The Convention federalists are firmly united in their goal to bring about just one hegemonic alternative. Those against can propose other options. The aim, however, is to make sure beforehand – without any vote on the matter – that there is a majority among the 66 members deciding on the final draft that will make the proposed amendments meaningless. They want to avoid what Romano Prodi, head of the European Commission, fears most: that full consensus will lead to the Convention’s ruin.


The plan then is that the Convention should not vote on the final outcome. Nor should the final draft be dissected at an intergovernmental conference. Instead, it should be pushed through as the Charter of Fundamental Rights was.
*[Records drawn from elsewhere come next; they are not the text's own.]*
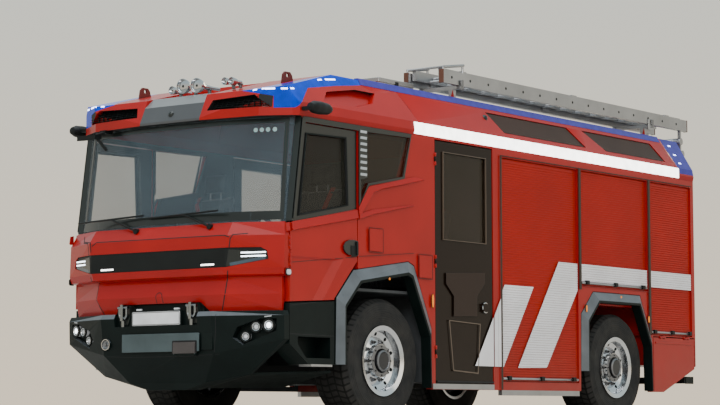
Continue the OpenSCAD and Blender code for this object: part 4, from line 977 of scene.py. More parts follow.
@dataclass(frozen=True)
class CabFront:
    """Seams, light bars and windscreen trim of the cab's face. Pairs called seen are pixels of the photograph."""

    seen_corner_seam: Line = ((248.2, 233.3), (232.8, 234.6), (230.2, 238.5), (228.9, 248))
    seen_lower_seam: Line = ((227.7, 270.5), (227.4, 279.5), (221.8, 313))
    seen_hood_seam: Line = ((92, 246.5), (96.4, 242.6), (224, 235.2), (229.2, 237))
    seen_far_seam: Line = ((84.7, 237), (84.4, 242.4), (90.4, 242.9), (91, 252.5))
    seam_wide: float = 9.0
    bar_x: Pair = (852, 1036)
    bar_heights: Pair = (1372, 1343)
    lens_line: Line = ((770, 1276), (1034, 1328))
    slot_x: Pair = (478, 618)
    slot_z: float = 1281.0
    notch_z: Pair = (990, 1040)
    notch_radius: float = 34.0
    print_half: float = 1080.0
    print_rows: Line = ((1640, 1712), (2440, 2478))
    print_side: Line = ((1082, 1640), (1062, 2476))
    sensor_x: tuple[float, ...] = (815, 866, 917, 972)
    sensor_z: float = 2385.0
    sensor_radius: float = 0.019
    marker: Line = ((-1372, 1190), (-1322, 1232))

    def build(self) -> None:
        """Builds the cab's face."""
        panel = Skin("cab_front_panel", "headlamp_band", "headlamps")
        self._seams(panel)
        self._lamps(panel)
        self._windscreen()
        self._markers()

    def _seams(self, panel: Skin) -> None:
        """Panel gaps of the front and the notch of its latch."""
        seams, mirrored = Shape(), Shape()
        for line in (self.seen_corner_seam, self.seen_lower_seam, self.seen_hood_seam, self.seen_far_seam):
            seams.ribbon(panel.trail(panel.seen, line, 24), self.seam_wide, 0.9)
        for line in (self.seen_corner_seam, self.seen_lower_seam):
            mirrored.ribbon(panel.trail(panel.seen, line, 24), self.seam_wide, 0.9)
        build("front_seams", seams, Finish.SEAL, FLAT)
        build("front_seams_far", mirrored.mirrored(), Finish.SEAL, FLAT)
        r, (foot, middle) = self.notch_radius, self.notch_z
        arc = [(r * math.cos(a), middle + r * math.sin(a)) for a in (math.pi * k / 10 for k in range(11))]
        notch = Shape().ribbon(panel.trail(panel.front, [(r, foot), *arc, (-r, foot)], 2), self.seam_wide, 0.8)
        build("latch_notch", notch, Finish.DEEP_RED, FLAT)

    def _lamps(self, panel: Skin) -> None:
        """Two white light bars and a lens in each headlamp, and the slots of the band."""
        bars, lens, slots, rims = Shape(), Shape(), Shape(), Shape()
        (bar_in, bar_out), (slot_in, slot_out), z = self.bar_x, self.slot_x, self.slot_z
        for height in self.bar_heights:
            bars.ribbon(panel.trail(panel.front, [(bar_in, height - 3), (bar_out, height)], 14), 11, 2.5)
        lens.ribbon(panel.trail(panel.front, self.lens_line, 14), 26, 1)
        slots.ribbon(panel.trail(panel.front, [(slot_in, z), (slot_out, z)], 6), 13, 3)
        rims.ribbon(panel.trail(panel.front, [(slot_in - 8, z), (slot_out + 8, z)], 6), 25, 1)
        build_both("headlamp_bars", bars, Finish.LED, Edge(0.002))
        build_both("headlamp_lens", lens, Finish.LENS_BLUE, Edge(0.001))
        build_both("band_slots", slots, Finish.WHITE_LIGHT, Edge(0.002))
        build_both("band_slot_rims", rims, Finish.BLACK, Edge(0.001))

    def _windscreen(self) -> None:
        """Black print round the windscreen and four round sensors under its top edge."""
        glass = Skin("windscreen")
        border, dots = Shape(), Shape()
        across = [-self.print_half + 2 * self.print_half * k / 40 for k in range(41)]
        for low, high in self.print_rows:
            section = ((low, 0.6), (high, 0.6), (high, 0.1), (low, 0.1))
            border.rings([[lifted(glass.front(x, z), lift) for z, lift in section] for x in across])
        build("windscreen_print", border, Finish.GLOSS_BLACK)
        for name, sign in (("near", 1), ("far", -1)):
            line = [(sign * x, z) for x, z in self.print_side]
            edge = Shape().ribbon(glass.trail(glass.front, line, 12), 34, 0.7, 0.2)
            build(f"windscreen_print_{name}", edge, Finish.GLOSS_BLACK)
        r = self.sensor_radius
        for x in self.sensor_x:
            profile = [(0.0005, 0.0012), (r, 0.001), (r, -0.001), (0.0005, -0.001)]
            dots.lathe(profile, facing(glass.front(x, self.sensor_z)), 24)
        build("windscreen_sensors", dots, Finish.SENSOR)

    def _markers(self) -> None:
        """White side marker beside each front door."""
        (y0, z0), (y1, z1) = self.marker
        lens = Shape().on_side(rounded(*self.marker, 14), 2, 12)
        base = Shape().on_side(rounded((y0 - 8, z0 - 8), (y1 + 8, z1 + 8), 18), 4, 3)
        build_both("side_marker", lens, Finish.CLEAR_LENS, Edge(0.005, 3))
        build_both("side_marker_base", base, Finish.BLACK, Edge(0.0015))


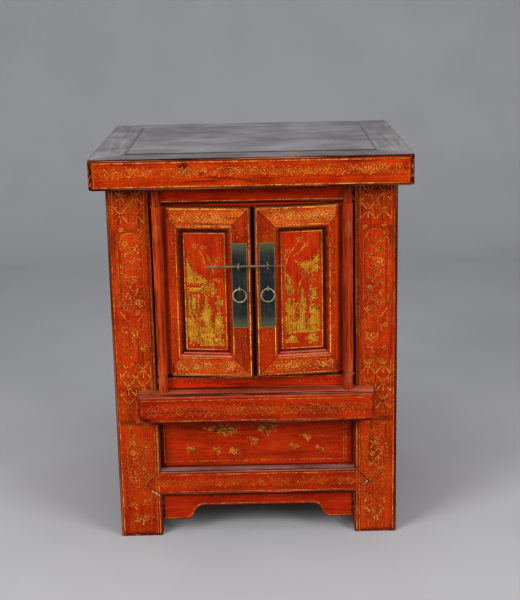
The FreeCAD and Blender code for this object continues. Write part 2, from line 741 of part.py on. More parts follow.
def build_side(name, side):
    """Three rails and two panels between a front and a back post."""
    start, end = "face + post_depth", "rear - post_depth"
    layer = (f"{side} * (half_body - panel_inner)", f"{side} * (half_body - panel_inset)")
    rail_names = ("bottom_rail", "middle_rail", "top_rail")
    for rail_name, (bottom, top) in zip(rail_names, rail_levels()):
        rail = new_body(f"{name}_{rail_name}")
        pad(rail, "front", start, end,
            rectangle(f"{side} * (half_body - side_inset - side_rail_thickness)", bottom,
                      f"{side} * (half_body - side_inset)", top))
        pad(rail, "front", f"{start} - side_tenon_length", f"{end} + side_tenon_length",
            rectangle(layer[0], f"{bottom} + tenon_shoulder", layer[1], f"{top} - tenon_shoulder"))
        if rail_name != "top_rail":
            cut(rail, "front", start, end,
                rectangle(layer[0], f"{top} - groove_depth", layer[1], f"{top} + {MARGIN}"))
        if rail_name != "bottom_rail":
            cut(rail, "front", start, end,
                rectangle(layer[0], f"{bottom} - {MARGIN}", layer[1], f"{bottom} + groove_depth"))
    for panel_name, (bottom, top) in zip(("lower_panel", "upper_panel"), panel_levels()):
        panel = new_body(f"{name}_{panel_name}")
        pad(panel, "front", f"{start} - panel_reach", f"{end} + panel_reach",
            rectangle(layer[0], f"{bottom} - panel_reach", layer[1], f"{top} + panel_reach"))


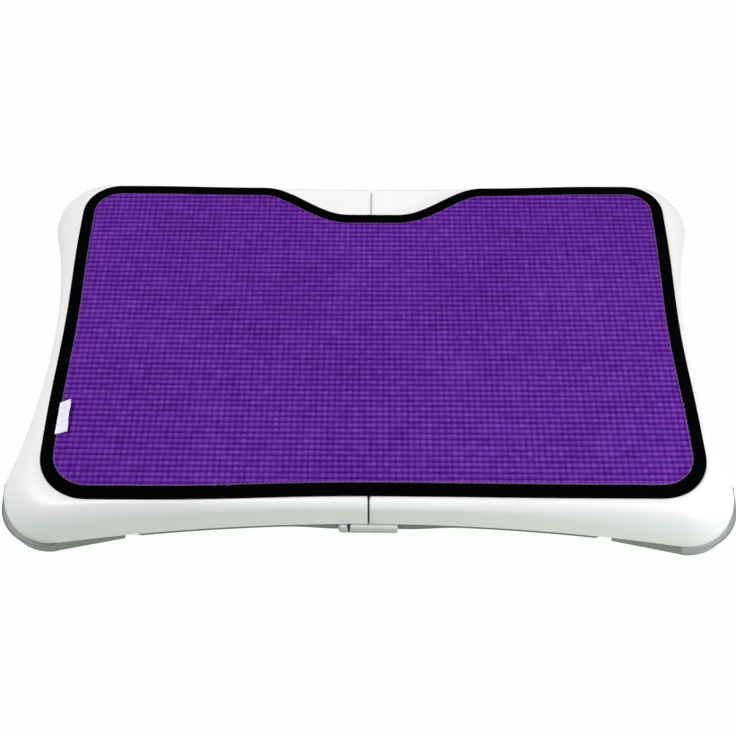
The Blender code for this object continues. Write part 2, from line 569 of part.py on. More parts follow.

No public debate on the constitution is to be entered into before the alternatives are just YES or NO. Then they will be prepared to discuss the issue.


The Convention’s toughest problems will be discussed by its members in April/May, allowing as little time as possible for any thorough debate. Then they will have to decide how the constitution is to be adopted by the Member States.


They are trying to avoid a situation where a negative view on the part of a (small) Member State would prevent the constitution from becoming law. None of the big countries will block it because the constitution will represent a compromise for them – or there will no constitution at all.


A new Union, wielding its power in the manner of a federation, will thus be established. Those countries that adopt the constitution will join this new Union. It remains undecided as to what will happen to those countries that do not accept the constitution. The same goes for the old European Union (EU).


Undoubtedly the countries that do not adopt a constitution that has been drafted in an unparliamentary and unparliamentarian way as law which has primacy over national constitutions and legislation face dismissal and isolation.


In several countries an advisory referendum is being held on the constitution. It should be organised to take place in all EU countries on the same day. Without a mandate from the people the constitution will not represent the people’s will to have their country join a Union that exercises power in the manner of a ‘federation’.